Today we view design schools relationship with the outside world in one direction. What kind of designers should these schools produce? Should they be ready to design industrial products? Or should they emerge as questioning individuals. In its own terms the BeOpen Inside The Academy Prize is a great way to further invigorate a winning institution’s curriculum by granting it the opportunity to select and host a series of talks by guest lecturers. It is a prize that helps director’s of institutions and heads of schools to create their dream institution. It also provides a timely of considering how cultures help form design schools rather than the other way around. And how success in design schools is often determined by a confluence of unique teachers address the particular culture of a design school.

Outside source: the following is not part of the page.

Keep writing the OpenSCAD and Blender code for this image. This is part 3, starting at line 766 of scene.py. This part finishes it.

Jurgen Bey has had a singular insight into the best of European design academe. He studied for 5 years at the Design Academy in Eindhoven and then taught their for another six years. He was Professor of Design at Hochschule fur Bildende Kunsten in Karlsruhe and then taught at the Royal College of Art briefly.  Within that varied experience he has explored consistently the relationship between art and design practices.  It is no surprise that he has found a perfect place at the Sandberg Institute. “It’s a rather small school, but in reality The Sandberg institute is the masters course of the Rietveld Academy, which is a school for art.  At Sandberg I feel that our backbone is art, then we have all these applied departments.” One of the student projects from Sandberg on show in Basel was a proposal for a floating forest; whimsical perhaps but beautiful. Showing the power of the unfettered imagination though, this proposal has already attracted the attention of Rotterdam city authorities with an idea to execute it.

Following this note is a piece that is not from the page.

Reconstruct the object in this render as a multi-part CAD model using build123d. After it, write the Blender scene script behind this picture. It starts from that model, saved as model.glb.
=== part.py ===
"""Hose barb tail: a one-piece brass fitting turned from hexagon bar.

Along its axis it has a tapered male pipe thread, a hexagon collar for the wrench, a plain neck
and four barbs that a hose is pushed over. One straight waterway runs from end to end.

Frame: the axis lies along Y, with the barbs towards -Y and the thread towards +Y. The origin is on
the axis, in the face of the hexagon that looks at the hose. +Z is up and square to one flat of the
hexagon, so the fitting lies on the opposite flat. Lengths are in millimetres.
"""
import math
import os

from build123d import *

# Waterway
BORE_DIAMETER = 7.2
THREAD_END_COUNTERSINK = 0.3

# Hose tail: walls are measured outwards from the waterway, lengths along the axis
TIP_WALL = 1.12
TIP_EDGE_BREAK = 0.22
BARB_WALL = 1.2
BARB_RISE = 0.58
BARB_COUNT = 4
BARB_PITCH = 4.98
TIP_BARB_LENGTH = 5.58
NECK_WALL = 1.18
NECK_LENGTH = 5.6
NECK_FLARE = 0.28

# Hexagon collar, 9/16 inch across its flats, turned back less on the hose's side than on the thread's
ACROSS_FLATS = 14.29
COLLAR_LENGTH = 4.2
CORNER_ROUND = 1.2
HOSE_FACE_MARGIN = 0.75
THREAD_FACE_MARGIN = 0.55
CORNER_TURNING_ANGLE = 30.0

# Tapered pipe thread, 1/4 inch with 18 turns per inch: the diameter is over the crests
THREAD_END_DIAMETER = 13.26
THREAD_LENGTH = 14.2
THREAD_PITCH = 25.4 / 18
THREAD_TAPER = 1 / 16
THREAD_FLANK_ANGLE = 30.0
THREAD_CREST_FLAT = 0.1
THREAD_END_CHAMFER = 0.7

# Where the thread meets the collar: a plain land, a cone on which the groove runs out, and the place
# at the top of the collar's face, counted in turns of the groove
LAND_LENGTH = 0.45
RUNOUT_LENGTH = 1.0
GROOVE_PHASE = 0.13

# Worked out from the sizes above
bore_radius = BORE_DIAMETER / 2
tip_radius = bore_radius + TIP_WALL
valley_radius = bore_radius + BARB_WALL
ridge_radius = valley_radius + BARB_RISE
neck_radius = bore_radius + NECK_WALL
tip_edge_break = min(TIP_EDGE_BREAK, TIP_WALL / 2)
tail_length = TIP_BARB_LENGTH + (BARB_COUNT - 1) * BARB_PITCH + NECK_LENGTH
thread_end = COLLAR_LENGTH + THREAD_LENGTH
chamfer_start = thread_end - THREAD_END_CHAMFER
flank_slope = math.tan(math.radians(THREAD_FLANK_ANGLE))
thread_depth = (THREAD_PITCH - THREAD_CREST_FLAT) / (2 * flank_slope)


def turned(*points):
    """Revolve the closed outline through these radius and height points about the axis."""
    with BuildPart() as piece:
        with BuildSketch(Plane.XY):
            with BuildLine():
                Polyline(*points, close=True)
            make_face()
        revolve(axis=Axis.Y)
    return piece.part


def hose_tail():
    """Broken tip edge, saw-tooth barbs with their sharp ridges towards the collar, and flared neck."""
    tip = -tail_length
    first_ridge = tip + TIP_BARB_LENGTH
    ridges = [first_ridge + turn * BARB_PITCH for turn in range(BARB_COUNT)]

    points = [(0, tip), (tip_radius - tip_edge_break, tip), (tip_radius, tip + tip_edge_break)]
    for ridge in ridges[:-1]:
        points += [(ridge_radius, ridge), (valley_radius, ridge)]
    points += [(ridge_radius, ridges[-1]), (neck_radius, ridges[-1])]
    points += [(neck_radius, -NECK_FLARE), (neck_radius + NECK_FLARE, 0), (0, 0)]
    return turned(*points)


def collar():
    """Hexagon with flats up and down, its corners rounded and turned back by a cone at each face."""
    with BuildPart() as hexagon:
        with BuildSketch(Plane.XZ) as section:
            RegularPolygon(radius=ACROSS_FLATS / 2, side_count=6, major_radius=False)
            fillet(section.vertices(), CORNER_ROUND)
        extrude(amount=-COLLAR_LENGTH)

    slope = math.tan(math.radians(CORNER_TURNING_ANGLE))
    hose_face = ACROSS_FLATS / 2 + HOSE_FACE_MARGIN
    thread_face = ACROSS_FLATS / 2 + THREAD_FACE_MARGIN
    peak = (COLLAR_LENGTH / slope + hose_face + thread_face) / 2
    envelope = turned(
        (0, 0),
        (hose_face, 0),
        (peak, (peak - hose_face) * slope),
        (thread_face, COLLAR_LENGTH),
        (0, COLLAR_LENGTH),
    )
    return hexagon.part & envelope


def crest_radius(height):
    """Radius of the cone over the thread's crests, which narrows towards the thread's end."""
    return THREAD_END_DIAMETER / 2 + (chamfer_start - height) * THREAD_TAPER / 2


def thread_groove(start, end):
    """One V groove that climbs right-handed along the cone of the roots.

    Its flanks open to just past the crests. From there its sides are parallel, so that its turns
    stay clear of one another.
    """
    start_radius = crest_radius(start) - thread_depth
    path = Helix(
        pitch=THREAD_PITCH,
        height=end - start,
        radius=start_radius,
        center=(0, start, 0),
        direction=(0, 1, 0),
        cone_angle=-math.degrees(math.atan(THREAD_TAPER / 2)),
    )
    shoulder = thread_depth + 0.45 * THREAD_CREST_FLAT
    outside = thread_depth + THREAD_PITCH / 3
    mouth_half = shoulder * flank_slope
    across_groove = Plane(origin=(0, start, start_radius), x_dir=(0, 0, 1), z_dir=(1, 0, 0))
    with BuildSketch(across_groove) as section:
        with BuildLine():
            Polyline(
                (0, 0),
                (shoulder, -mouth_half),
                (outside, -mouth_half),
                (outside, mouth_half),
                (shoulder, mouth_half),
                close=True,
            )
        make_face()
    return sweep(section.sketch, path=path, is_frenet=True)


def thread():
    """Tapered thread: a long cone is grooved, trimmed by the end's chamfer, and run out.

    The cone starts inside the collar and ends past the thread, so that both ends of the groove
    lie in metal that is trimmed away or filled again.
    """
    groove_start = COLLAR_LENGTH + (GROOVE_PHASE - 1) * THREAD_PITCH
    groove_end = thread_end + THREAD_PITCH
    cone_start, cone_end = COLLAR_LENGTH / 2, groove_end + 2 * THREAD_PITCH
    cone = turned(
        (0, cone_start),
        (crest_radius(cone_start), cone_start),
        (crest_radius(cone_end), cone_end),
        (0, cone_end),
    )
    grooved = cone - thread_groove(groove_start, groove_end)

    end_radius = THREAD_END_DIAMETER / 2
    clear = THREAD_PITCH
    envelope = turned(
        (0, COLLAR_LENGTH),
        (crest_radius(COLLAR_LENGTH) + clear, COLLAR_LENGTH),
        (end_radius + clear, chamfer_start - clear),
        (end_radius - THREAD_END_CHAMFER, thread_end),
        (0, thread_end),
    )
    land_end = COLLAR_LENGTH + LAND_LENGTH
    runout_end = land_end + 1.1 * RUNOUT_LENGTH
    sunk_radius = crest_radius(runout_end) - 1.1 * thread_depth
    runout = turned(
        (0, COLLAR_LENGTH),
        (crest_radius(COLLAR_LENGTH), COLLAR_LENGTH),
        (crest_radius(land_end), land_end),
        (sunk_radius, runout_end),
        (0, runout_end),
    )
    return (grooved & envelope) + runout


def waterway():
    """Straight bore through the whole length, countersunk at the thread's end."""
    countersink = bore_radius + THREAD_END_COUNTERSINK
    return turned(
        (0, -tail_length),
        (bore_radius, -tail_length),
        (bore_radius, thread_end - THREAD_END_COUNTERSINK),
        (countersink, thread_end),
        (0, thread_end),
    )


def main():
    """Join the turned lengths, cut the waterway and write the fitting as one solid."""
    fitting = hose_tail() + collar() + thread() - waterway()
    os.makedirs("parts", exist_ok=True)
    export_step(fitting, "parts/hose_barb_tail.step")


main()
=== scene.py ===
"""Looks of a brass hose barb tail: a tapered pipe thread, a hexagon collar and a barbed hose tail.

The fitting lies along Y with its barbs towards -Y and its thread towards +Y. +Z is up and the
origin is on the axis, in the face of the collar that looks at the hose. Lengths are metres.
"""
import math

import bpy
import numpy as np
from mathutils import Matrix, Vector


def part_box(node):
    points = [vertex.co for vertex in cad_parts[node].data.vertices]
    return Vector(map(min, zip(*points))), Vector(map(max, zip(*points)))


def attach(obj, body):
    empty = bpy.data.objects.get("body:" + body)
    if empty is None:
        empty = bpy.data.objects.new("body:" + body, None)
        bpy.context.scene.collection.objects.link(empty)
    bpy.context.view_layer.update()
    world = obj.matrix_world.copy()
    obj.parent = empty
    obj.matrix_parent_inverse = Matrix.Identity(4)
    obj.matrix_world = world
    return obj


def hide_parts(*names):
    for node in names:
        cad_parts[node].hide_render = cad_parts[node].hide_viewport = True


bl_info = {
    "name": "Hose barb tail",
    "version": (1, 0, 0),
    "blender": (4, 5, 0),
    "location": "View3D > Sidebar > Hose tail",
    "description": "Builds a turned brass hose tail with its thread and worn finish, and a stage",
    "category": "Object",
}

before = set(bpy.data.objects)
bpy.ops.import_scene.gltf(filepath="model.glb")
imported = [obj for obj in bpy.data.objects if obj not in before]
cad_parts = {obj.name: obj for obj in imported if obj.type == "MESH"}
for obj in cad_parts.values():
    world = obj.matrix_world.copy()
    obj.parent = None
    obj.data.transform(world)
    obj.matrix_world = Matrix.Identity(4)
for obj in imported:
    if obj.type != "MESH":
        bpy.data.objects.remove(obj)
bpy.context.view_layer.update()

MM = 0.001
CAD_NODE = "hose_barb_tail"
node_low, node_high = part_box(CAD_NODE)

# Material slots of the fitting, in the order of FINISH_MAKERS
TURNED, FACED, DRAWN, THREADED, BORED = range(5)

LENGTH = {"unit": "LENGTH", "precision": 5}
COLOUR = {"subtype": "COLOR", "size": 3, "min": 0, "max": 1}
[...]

To match the clear vision of the school’s position, Bey has a very clear vision of what makes studying design special and what makes it so useful in an era of economic and moral uncertainty.  “If you don’t know where you are heading then it is really good to raise questions and start debating. [Recently] our language has changed and we are not debating any more, we’re just saying how things should be, but I think the debate is more important than the actual happening. You are able to debate what you stand for, but at some point you are able to say, this is not my point, but yes you are right. Politics is all about being right, economics is all about being right, and beauty is not about being right.’  Thus the project they contributed to the competition in which a Morrocan woman sings the Dutch national in Arabic is a means of questioning a huge range of ideas without being overtly polemic.

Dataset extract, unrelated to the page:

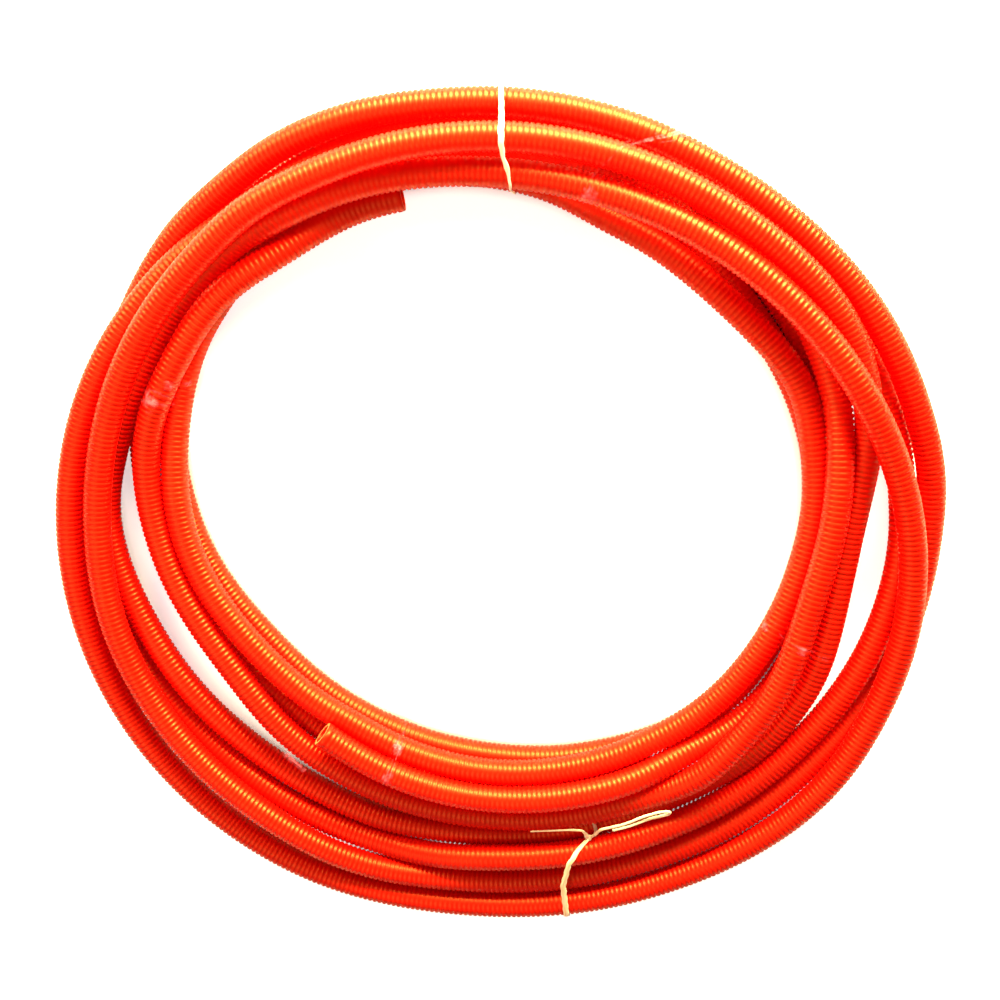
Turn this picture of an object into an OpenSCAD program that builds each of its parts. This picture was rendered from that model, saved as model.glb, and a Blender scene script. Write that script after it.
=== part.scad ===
// Coil of corrugated flexible conduit: two bundles of turns, the larger one laid
// partly on top of the smaller one, held by two strings and four wraps of thin film.
// Origin: middle of the footprint, at floor level. The coil lies flat, its axis along +Z.
// Angles are measured anticlockwise from +X, seen from above, about the bundle's own centre.

/* [Conduit] */
// Outside diameter of the conduit over its ribs
conduit_od = 16; // [13:0.5:20]
// Clear bore of the conduit
conduit_bore = 11.5; // [8:0.5:12]
// Straight stretch at the free end that lies on top
end_straight = 20; // [10:1:35]

/* [Outer bundle] */
// Outside diameter of the larger bundle of turns
outer_d = 514; // [420:2:620]

/* [Inner bundle] */
// Gap at the sides between this bundle and the larger one round it
side_gap = 12; // [6:0.5:16]
// How far the smaller bundle's centre lies behind the larger one's
inner_back = 26; // [20:1:32]
// Angle of the cut face of the free end that lies on top
top_end_angle = 237; // [225:1:240]
// Angle at which that turn's other end stops, under the outer bundle
top_turn_stop = 60; // [45:1:65]
// Angle of the cut face of the free end at the bottom
low_end_angle = 108; // [100:1:115]
// Angle at which the bottom inner turn's other end stops
low_turn_stop = 85; // [75:1:95]

/* [String ties] */
// Width of a string pressed flat
string_w = 3; // [2:0.1:5]
// Thickness of a string pressed flat
string_t = 1; // [0.6:0.1:2]
// Angle of the string round the whole coil
back_string_angle = 90; // [86:1:94]
// Angle of the string round the outer bundle
front_string_angle = 284; // [275:1:290]
// Diameter of that string's knot
knot_d = 6; // [4:0.5:9]
// Length of the knot's tail to the left
tail_left = 40; // [20:1:60]
// Length of the knot's tail to the right
tail_right = 48; // [20:1:70]

/* [Film wraps] */
// Thickness of a wrap of bunched stretch film
film_t = 0.5; // [0.3:0.1:0.9]
// Width of a wrap of film
film_w = 8; // [5:1:14]
// Angle of the wrap round the whole coil
film_back_angle = 70; // [62:1:76]
// Angle of the wrap on the left of the inner bundle
film_left_angle = 165; // [150:1:175]
// Angle of the wrap at the front of the inner bundle
film_front_angle = 251; // [250:1:258]
// Angle of the wrap on the right of the inner bundle
film_right_angle = 338; // [320:1:345]

/* [Hidden] */
$fn = 96;
wrap_fn = 32;

// Neighbouring turns of a bundle bite into each other by this much, so that they are one solid
bite = 0.4;
// Clearance between pieces that lie on each other
gap = 0.3;
// The wrap round both bundles crosses the inner one at a slant, and stands off it by a little more
film_gap = 0.6;
conduit_r = conduit_od / 2;
pitch = conduit_od - bite;
// The turns lie on the strings' lower runs, which lie on the floor
base = string_t + gap;

// Centre radii of the turns
outer_r1 = outer_d / 2 - conduit_r;
outer_r0 = outer_r1 - pitch;
inner_r1 = outer_r0 - conduit_od - side_gap;
inner_r0 = inner_r1 - pitch;
// Height of the loose top turn's centre over the bottom turn that it lies on
top_turn_h = conduit_od + gap;

// The outer bundle leans back on the inner one, hinged at its front edge.
// Plan place of the centre of a turn that stands h over the bundle's lower layer
function turn_y(h, tilt) = outer_r1 * (cos(tilt) - 1) - h * sin(tilt);
// Where a vertical plane at angle a through the outer bundle's centre meets the turn: [distance, height]
function cut_at(r, h, cy, tilt, a) =
    let (ry = r * cos(tilt),
         qa = pow(cos(a) / r, 2) + pow(sin(a) / ry, 2),
         qb = -2 * cy * sin(a) / pow(ry, 2),
         qc = pow(cy / ry, 2) - 1,
         u = (-qb + sqrt(qb * qb - 4 * qa * qc)) / (2 * qa))
    [u, base + conduit_r + h * cos(tilt)
        + (tilt == 0 ? 0 : ((u * sin(a) - cy) / cos(tilt) + outer_r1) * sin(tilt))];

// The lean is as steep as it takes for the outer bundle's inner bottom turn to clear the inner
// bundle's outer top turn, and 0 where the inner bundle lies clear inside it. How far apart the
// two turns are in plan depends a little on the lean itself, so it is worked out in three passes
function plan_gap(tilt, a) = cut_at(outer_r0, 0, turn_y(0, tilt), tilt, a)[0]
    - cut_at(inner_r1, 0, inner_back, 0, a)[0];
function rise_needed(tilt, a) = pitch
    + sqrt(pow(conduit_od + gap, 2) - pow(plan_gap(tilt, a), 2));
function lean_from(tilt) = max([0, for (a = [10:2:90]) if (plan_gap(tilt, a) < conduit_od)
    asin(rise_needed(tilt, a) / (outer_r0 * sin(a) + outer_r1))]);
lean = lean_from(lean_from(lean_from(0)));
function outer_cut(r, h, a) = cut_at(r, h, turn_y(h, lean), lean, a);
// A bundle's section in that plane: the [distance, height] of each turn that is there. A turn that
// ends less than half a wrap's width away still counts, because the wrap goes round it
function outer_section(a) = [for (r = [outer_r0, outer_r1], h = [0, pitch]) outer_cut(r, h, a)];
wrap_reach = asin((max(film_w, string_w) / 2 + gap) / inner_r0);
function inner_turns(a) = [[inner_r1, 0], [inner_r1, pitch],
    if (a < low_turn_stop + wrap_reach || a > low_end_angle - wrap_reach) [inner_r0, 0],
    if (a < top_turn_stop + wrap_reach || a > top_end_angle - wrap_reach) [inner_r0, top_turn_h]];
function inner_section(a, cy) = [for (t = inner_turns(a)) cut_at(t[0], t[1], cy, 0, a)];

// The footprint's middle is the origin
front_y = min(-outer_r1 - pitch * sin(lean), -outer_r1) - conduit_r;
back_y = outer_cut(outer_r1, 0, 90)[0] + conduit_r + gap + string_t;
shift_y = -(front_y + back_y) / 2;

// One turn of conduit: its centre line has radius r and height h, and runs from angle a0 to a1
module turn(r, h, a0 = 0, a1 = 360) {
    rotate([0, 0, a0])
        rotate_extrude(angle = a1 - a0)
            translate([r, h]) circle(r = conduit_r);
}

// A conduit's bore, drilled along the tangent into a cut face at angle a. dir is 1 where the
// conduit runs anticlockwise from the face, and -1 where it runs clockwise
module end_bore(r, h, a, dir, depth) {
    rotate([0, 0, a])
        translate([r, 0, h])
            rotate([-90 * dir, 0, 0])
                translate([0, 0, -1])
                    cylinder(d = conduit_bore, h = depth + 1);
}

module outer_coil() {
    square_core = [[outer_r0, 0], [outer_r1, pitch]];
    color("orangered")
        translate([0, shift_y - outer_r1, base + conduit_r])
            rotate([lean, 0, 0])
                translate([0, outer_r1, 0])
                    rotate_extrude() {
                        for (r = [outer_r0, outer_r1], h = [0, pitch])
                            translate([r, h]) circle(r = conduit_r);
                        translate(square_core[0])
                            square(square_core[1] - square_core[0]);
                    }
}

// The loose turn on top: an arc, and a straight stretch at its free end
module top_turn() {
    straight_angle = end_straight / inner_r0 * 180 / PI;
    arc_start = top_end_angle + straight_angle;
    difference() {
        union() {
            turn(inner_r0, top_turn_h, arc_start, 360 + top_turn_stop);
            rotate([0, 0, arc_start])
                translate([inner_r0, 0, top_turn_h])
                    rotate([90, 0, 0])
                        cylinder(r = conduit_r, h = end_straight);
        }
        rotate([0, 0, arc_start])
            translate([inner_r0, -end_straight - 1, top_turn_h])
                rotate([-90, 0, 0])
                    cylinder(d = conduit_bore, h = end_straight + 1);
        end_bore(inner_r0, top_turn_h, top_turn_stop, -1, conduit_r);
    }
}

module inner_coil() {
    color("orangered")
        translate([0, shift_y + inner_back, base + conduit_r]) {
            difference() {
                union() {
                    turn(inner_r1, 0);
                    turn(inner_r1, pitch);
                    turn(inner_r0, 0, low_end_angle, 360 + low_turn_stop);
                }
                end_bore(inner_r0, 0, low_end_angle, 1, conduit_r);
                end_bore(inner_r0, 0, low_turn_stop, -1, conduit_r);
            }
            top_turn();
        }
}

// A closed wrap drawn tight round conduits whose centres are [distance, height] in the
// upright plane at angle a through a centre that lies back behind the outer bundle's
module wrap(section, a, back, clearance, thickness, width) {
    translate([0, shift_y + back, 0])
        rotate([90, 0, a])
            linear_extrude(width, center = true)
                difference() {
                    hull() for (c = section)
                        translate(c) circle(r = conduit_r + clearance + thickness, $fn = wrap_fn);
                    hull() for (c = section)
                        translate(c) circle(r = conduit_r + clearance, $fn = wrap_fn);
                }
}

module back_string() {
    a = back_string_angle;
    color("ivory")
        wrap(concat(outer_section(a), inner_section(a, inner_back)), a, 0, gap, string_t, string_w);
}

module front_string() {
    a = front_string_angle;
    knot_at = outer_cut(outer_r0, pitch, a);
    color("wheat") {
        wrap(outer_section(a), a, 0, gap, string_t, string_w);
        translate([0, shift_y, 0])
            rotate([0, 0, a])
                translate([knot_at[0], 0, knot_at[1] + conduit_r + gap + knot_d / 2]) {
                    sphere(d = knot_d);
                    rotate([90, 0, 0]) cylinder(d = string_t, h = tail_left);
                    rotate([-90, 0, 0]) cylinder(d = string_t, h = tail_right);
                }
    }
}

module film_back() {
    a = film_back_angle;
    color("lavenderblush", 0.5)
        wrap(concat(outer_section(a), inner_section(a, inner_back)), a, 0, film_gap, film_t, film_w);
}

module film_round_inner(a) {
    color("lavenderblush", 0.5)
        wrap(inner_section(a, 0), a, inner_back, gap, film_t, film_w);
}

module film_left() {
    film_round_inner(film_left_angle);
}

module film_front() {
    film_round_inner(film_front_angle);
}

module film_right() {
    film_round_inner(film_right_angle);
}

outer_coil();
inner_coil();
back_string();
front_string();
film_back();
film_left();
film_front();
film_right();
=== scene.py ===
import math

import bmesh
import bpy
import numpy as np
from mathutils import Matrix, Vector, noise


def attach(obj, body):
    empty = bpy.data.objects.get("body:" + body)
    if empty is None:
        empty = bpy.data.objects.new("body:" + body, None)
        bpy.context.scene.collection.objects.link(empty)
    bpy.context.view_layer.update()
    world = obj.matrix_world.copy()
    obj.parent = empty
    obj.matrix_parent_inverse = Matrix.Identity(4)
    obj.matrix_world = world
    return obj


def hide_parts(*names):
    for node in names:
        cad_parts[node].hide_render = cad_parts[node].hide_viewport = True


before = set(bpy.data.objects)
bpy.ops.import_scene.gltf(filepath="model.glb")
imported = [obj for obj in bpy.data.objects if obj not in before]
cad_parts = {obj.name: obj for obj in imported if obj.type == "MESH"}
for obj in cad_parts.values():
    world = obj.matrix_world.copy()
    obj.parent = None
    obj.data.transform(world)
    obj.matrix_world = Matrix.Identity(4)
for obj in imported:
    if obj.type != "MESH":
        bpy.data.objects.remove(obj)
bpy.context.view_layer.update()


# ---- The two lengths of conduit ------------------------------------------------------------
# Corrugated flexible conduit, 16 mm over its ribs, extruded in a thin orange plastic and formed
# into ribs 3 mm apart in a running mould. Two lengths are wound together by hand into one loose
# coil, each from a sawn end that shows, so turns climb over and dive under one another.
CONDUIT = 0.016       # over the ribs
BORE = 0.0115
RIB = 0.00305         # from rib to rib
GROOVE = 0.0008       # depth of the grooves between ribs
DRAWN_BORE = 0.030    # how far in from an end its bore is made
LIE = 0.009           # height of a bottom turn's centre: its radius, and a string under it
STEP = 2              # degrees between the stations at which the turns are settled
SIDES = 14            # flats round a ring of the mesh

# Each length's way round its turns, as (degrees anticlockwise, mm from the middle, mm high).
long_turns = [
    (105.5, 203, 24), (120, 206, 26), (135, 209, 32), (150, 205, 37), (165, 205, 31),
    (180, 197.5, 25), (210, 174.5, 25), (240, 174, 19), (270, 174, 19), (300, 179, 24),
    (330, 185, 36), (360, 187, 37), (390, 213, 29), (420, 227, 25), (450, 238, 21),
    (480, 236, 22), (495, 236, 24), (510, 241, 31), (540, 249, 27), (570, 254, 16),
    (600, 251.5, 9), (630, 241.5, 9), (660, 245, 9), (675, 248, 14), (690, 247, 21),
    (720, 239, 37), (750, 223, 52), (780, 212, 51), (810, 210, 41), (840, 218, 37),
    (870, 224, 24), (885, 224.5, 21), (900, 231.5, 16), (915, 220.5, 15), (930, 210, 16),
    (945, 202.5, 12), (960, 198, 9), (975, 195.5, 9), (990, 193, 9), (1005, 194, 9),
    (1020, 196, 9), (1050, 204, 18), (1080, 202, 25), (1090, 207, 28), (1100, 216, 33),
    (1110, 229, 39), (1140, 229, 51), (1170, 228, 52), (1200, 227, 52), (1230, 227, 46),
    (1260, 229, 34), (1275, 231, 31), (1290, 231, 25), (1305, 228, 24), (1320, 224.5, 21),
    (1335, 226, 14), (1350, 222.5, 12), (1365, 224, 10), (1380, 227, 9), (1395, 233, 9),
    (1410, 239.5, 9), (1440, 250.5, 11), (1470, 250, 30), (1500, 244, 39), (1530, 246, 37),
    (1560, 246.5, 29), (1575, 246.5, 19), (1590, 246, 10), (1605, 246, 9), (1620, 244, 9),
    (1635, 238, 9), (1650, 229, 9), (1665, 221, 9), (1680, 217, 9), (1695, 212, 10),
    (1710, 200, 20), (1725, 200, 20), (1740, 204, 17), (1770, 221, 16), (1800, 234, 21),
    (1815, 239, 16), (1830, 238.5, 12), (1845, 240, 10), (1866, 243, 9)]
short_turns = [
    (231, 149, 36), (240, 150, 36), (270, 154, 34), (300, 162, 34), (330, 185, 18),
    (360, 199, 9), (390, 210, 9), (405, 214, 9), (420, 222, 9), (450, 224, 25), (480, 221, 24),
    (510, 204, 22), (540, 182, 25), (570, 154, 25), (600, 140, 23), (630, 141, 24),
    (660, 148, 25), (690, 163, 23), (720, 180, 24), (735, 192.5, 25), (750, 199, 25),
    (765, 194.5, 23), (780, 195, 20), (795, 204.5, 13), (810, 210, 9), (840, 218, 9),
    (870, 213, 9), (900, 183, 9), (930, 151, 9), (945, 143.5, 9), (960, 138.5, 9),
    (975, 137, 9), (990, 138, 9), (1020, 150, 9), (1050, 172, 9), (1080, 184.5, 9),
    (1095, 195.5, 9), (1110, 198, 9), (1125, 199, 9), (1140, 205, 9), (1170, 224, 9),
    (1200, 239, 9), (1230, 231, 9), (1260, 203, 9), (1290, 176, 9), (1320, 161, 9),
    (1350, 161, 9), (1380, 171, 9), (1390, 174, 9)]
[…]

Yet this ability to think coherently about the present and the future is built on strong historic foundations. The Rietveld Academy was originally the Applied Art Academy formed in 1924 from 3 other schools and set up in a similar way to the Bauhaus. As a school it provided the perfect platform for the designer.  Technical skills were taught within small studios of similar sizes throughout a relatively small institutions. Students had to take courses in completely different media from that which they studied. Rather than focusing on the craft of the technique though, teaching praised artistic independence as well as creating  something social useful. Another shortlisted school for the competition, La Cambre was created at the end of the 20s by Henry Van de Velde opened La Cambre with the same philosphy of the Bauhaus – championing the individuality of the artist, albeit for them to make use of standard simple building types and materials.

Jean Pierro Pitischi is responsible for Masters 2 programme at the Belgian school and compares it to the mother of all design schools. “La Cambre is still very close to that philosophy, particularly the fact that we are sharing the school with 17 other departments from sculpture to paintings to ceramics. It’s quite unusual in Europe I think. Each department is equal in the Bauhaus manner. It takes three years batchelor and 2 years master. You gain a qualification as a batchelor of industrail design. Every student must go twice for a period of 6 weeks in another a department just to try things out with another discipline.” One of the pieces of students work they exhibited at Basel was actually a toy for teaching children angles using coloured metal bars. It even looked like a Bauhaus design.

The way that the Bauhaus established a system to engender unique skills to visualise and create responses to problems. Other schools in the shortlist for the In The Academy Award, have engendered a more problem based approach. Rather than concentrating on producing a technique and an enquiring mind, they ask students to solve, what are apparently real-life problems. Although he is a tutor on the Product Design course, Stuart Bailey is an advocate of service design: the contentious idea that designers can intervene in bureaucratic structures, nominally through the creation of information technology systems but more generally to improve them using design skills. This course doesn’t provide the student with time to thin apart from the world, but puts them instantly on the track to creating something socially useful, although the exact terms of what is socially useful have already been determined for them.

Although it was pioneered in Koln, Glasgow is a leading light in this field in the UK. As Bailey explains it, “Our head of department is a social scientist. Dr Gordon Hush. He studied sociology at the University of Glasgow up to Phd level and trained as a social scientist. He formalised a lot of social science into [the course] although the teachers have all got a multiple range of backgrounds. “ At Konstfack too the emphasis is not on traditional design skills. Indeed the attempt to transcend disciplines is almost eroding the idea of a discipline at all. Ronald Jones, who heads the Masters in Fine Art at the Experience design group says, “Designers are not good at making stuff, they are good at transforming people’s lives. Sometimes through stuff.”

 The Inside The Academy competition prioritises the relationship between culture and academia in a more positive way. Rather than asking what design students contribute to a wider culture the competition says, what can a wider culture contribute to a design school. Bey’s dream ticket would be to bring the maverick artist Francis Alys to the Sandberg Institute – an artist who has more than any other of his contemporaries, examined the relationship between man and what he calls his environment. It is hard to think of anyone better to bring into a design school.